3. Roll out the application plant-wide
If the trial phase is a success and the system is configured properly, it can be rolled out across more production lines. This is the time when you create more digital SOPs and perfect the existing ones by adding videos and pictures to them.
A possible issue at this stage is that operators might be hesitant to switch to a novel way of working.
People are, in general, attached to their habits, and it is only natural that there will be some pushback. It is important to react to this in a proper manner. Try to convince your operators of the efficiency of the new system .
Your trial team of ‘ambassadors’ play a big part in this: they can provide support and training to other operators. Make compromises with operators who are hesitant about working with the new app, so that they don’t have to change their way of working too radically.
Good communication is key: operators should be notified beforehand about the introduction of digital SOPs, and they should be kept up to date about the trial phase, when and how the app will be rolled out, and so on.
Pro tip:
Older operators might have trouble working with digital technology, and should have the ability to attend additional training sessions.
Have some patience with your older operators; you don’t want them to turn into ‘blockers’.
The success of any plant-wide digital transformation depends on the contentedness of every employee. We recommend involving your senior operators in rolling out the app, as their knowledge can be of tremendous help with creating good SOPs.

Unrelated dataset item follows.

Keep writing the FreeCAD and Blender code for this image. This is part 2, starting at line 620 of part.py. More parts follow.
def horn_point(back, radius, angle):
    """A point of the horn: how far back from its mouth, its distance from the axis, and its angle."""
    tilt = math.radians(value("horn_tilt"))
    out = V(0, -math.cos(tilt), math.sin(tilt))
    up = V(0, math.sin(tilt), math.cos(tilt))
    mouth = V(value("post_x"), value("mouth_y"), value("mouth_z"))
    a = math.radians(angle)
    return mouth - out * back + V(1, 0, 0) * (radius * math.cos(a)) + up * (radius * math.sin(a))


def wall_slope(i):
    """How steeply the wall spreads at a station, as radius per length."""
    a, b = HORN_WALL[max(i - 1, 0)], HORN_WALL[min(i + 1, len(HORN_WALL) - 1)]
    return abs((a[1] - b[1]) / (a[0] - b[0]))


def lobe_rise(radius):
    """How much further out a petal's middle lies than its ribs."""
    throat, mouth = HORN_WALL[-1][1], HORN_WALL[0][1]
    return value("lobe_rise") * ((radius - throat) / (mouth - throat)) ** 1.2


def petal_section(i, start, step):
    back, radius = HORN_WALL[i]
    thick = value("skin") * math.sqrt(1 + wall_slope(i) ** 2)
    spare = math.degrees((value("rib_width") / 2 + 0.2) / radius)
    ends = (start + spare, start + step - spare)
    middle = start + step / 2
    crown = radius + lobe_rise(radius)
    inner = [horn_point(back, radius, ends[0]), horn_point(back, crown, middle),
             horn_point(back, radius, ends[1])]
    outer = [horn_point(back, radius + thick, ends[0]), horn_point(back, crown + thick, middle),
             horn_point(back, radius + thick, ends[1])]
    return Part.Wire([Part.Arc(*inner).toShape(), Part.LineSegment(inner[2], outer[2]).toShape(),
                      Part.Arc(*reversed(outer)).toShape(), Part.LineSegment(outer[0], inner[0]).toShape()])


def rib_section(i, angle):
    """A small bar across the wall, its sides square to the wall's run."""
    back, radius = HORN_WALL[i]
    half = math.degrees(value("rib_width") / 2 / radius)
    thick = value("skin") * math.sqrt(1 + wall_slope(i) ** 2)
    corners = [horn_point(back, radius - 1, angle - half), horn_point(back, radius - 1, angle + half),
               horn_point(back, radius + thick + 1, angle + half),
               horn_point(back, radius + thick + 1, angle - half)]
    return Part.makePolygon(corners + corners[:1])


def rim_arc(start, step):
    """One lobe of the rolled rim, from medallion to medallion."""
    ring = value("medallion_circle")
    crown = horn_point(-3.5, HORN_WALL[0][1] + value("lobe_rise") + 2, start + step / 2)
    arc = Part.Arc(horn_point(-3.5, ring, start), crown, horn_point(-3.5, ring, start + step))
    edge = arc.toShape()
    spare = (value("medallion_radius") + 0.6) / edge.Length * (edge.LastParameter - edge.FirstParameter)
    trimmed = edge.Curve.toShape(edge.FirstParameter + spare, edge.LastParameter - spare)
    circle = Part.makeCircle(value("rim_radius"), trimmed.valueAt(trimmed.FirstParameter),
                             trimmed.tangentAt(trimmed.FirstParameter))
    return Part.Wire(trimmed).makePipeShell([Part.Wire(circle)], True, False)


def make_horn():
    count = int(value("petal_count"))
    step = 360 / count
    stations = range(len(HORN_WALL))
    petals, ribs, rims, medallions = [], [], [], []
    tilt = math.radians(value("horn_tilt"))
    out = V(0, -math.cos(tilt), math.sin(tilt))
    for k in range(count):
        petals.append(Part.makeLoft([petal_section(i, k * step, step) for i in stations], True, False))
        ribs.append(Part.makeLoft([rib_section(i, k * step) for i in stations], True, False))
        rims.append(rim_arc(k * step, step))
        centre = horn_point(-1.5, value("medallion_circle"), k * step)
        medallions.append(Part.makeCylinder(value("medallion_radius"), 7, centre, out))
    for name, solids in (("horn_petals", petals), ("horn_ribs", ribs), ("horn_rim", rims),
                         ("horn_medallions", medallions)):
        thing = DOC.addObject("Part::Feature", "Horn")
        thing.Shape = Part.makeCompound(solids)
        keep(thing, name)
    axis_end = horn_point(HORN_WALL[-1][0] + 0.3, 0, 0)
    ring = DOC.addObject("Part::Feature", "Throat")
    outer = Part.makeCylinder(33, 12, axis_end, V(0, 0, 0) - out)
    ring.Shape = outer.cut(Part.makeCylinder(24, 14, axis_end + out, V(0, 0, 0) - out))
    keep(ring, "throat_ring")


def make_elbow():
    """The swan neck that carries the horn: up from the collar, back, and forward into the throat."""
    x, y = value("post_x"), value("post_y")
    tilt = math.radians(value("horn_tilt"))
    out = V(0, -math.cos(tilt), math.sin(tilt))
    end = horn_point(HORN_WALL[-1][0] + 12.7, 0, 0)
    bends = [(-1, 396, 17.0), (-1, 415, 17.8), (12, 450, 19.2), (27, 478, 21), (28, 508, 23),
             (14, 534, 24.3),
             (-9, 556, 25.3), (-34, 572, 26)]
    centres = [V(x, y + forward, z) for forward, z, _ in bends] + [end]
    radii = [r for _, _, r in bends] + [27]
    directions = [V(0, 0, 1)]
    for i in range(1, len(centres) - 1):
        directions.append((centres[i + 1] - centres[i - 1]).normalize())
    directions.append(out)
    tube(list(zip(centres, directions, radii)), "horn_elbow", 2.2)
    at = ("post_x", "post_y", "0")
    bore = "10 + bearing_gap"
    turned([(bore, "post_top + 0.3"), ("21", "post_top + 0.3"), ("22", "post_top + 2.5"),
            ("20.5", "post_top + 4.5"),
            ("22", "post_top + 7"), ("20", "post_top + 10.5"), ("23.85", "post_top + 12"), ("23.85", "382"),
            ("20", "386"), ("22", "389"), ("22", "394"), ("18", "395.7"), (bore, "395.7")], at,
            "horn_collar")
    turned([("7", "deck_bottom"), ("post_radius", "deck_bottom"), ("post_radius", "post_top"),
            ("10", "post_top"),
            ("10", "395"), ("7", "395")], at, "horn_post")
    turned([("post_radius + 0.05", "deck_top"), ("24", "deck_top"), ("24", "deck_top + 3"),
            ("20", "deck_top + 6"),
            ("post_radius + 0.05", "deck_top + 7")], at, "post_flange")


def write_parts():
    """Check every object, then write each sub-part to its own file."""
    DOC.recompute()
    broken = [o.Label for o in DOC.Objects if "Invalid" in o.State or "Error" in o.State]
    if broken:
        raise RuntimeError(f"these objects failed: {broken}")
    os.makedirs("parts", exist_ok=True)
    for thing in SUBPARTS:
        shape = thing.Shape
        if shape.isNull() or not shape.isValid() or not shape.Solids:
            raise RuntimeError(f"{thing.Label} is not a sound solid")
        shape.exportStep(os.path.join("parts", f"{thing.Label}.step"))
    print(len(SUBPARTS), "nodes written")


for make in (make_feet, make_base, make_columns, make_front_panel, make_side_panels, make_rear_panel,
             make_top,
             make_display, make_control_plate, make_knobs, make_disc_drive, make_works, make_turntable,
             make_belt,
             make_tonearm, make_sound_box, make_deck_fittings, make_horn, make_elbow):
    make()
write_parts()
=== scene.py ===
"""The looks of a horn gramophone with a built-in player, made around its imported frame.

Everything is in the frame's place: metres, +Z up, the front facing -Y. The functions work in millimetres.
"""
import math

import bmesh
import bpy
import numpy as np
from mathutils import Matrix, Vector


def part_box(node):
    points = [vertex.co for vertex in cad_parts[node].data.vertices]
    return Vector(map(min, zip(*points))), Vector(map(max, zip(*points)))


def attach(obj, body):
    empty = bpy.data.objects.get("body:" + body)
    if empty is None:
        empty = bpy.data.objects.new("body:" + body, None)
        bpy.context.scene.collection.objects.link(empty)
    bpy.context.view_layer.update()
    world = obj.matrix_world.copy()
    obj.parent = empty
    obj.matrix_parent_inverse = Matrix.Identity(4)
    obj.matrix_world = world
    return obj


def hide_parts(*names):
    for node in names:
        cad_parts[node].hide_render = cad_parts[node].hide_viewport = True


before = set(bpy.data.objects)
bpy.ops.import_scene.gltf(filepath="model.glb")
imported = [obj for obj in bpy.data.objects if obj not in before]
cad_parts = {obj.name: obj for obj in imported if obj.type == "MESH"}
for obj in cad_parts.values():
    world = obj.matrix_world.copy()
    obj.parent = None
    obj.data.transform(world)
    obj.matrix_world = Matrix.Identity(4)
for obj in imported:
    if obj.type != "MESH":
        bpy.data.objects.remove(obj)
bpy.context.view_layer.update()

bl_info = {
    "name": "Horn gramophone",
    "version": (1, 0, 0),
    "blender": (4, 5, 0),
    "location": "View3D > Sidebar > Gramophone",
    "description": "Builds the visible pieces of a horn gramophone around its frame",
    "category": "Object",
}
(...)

4. Teach operators to manage SOPs autonomously
In this final step, we recommend you train operators to create new SOPs – and adjust old ones – on their own.
Operators are obviously more aware of the reality of shop floor activity than any other employee.
Inaccurate SOPs will frustrate operators immensely, and there is a great chance that SOPs will not conform to reality when someone outside of the shop floor defines them. Letting operators define the content of their SOPs gives them an opportunity to improve and streamline something they use every day, which in the end will improve their work satisfaction!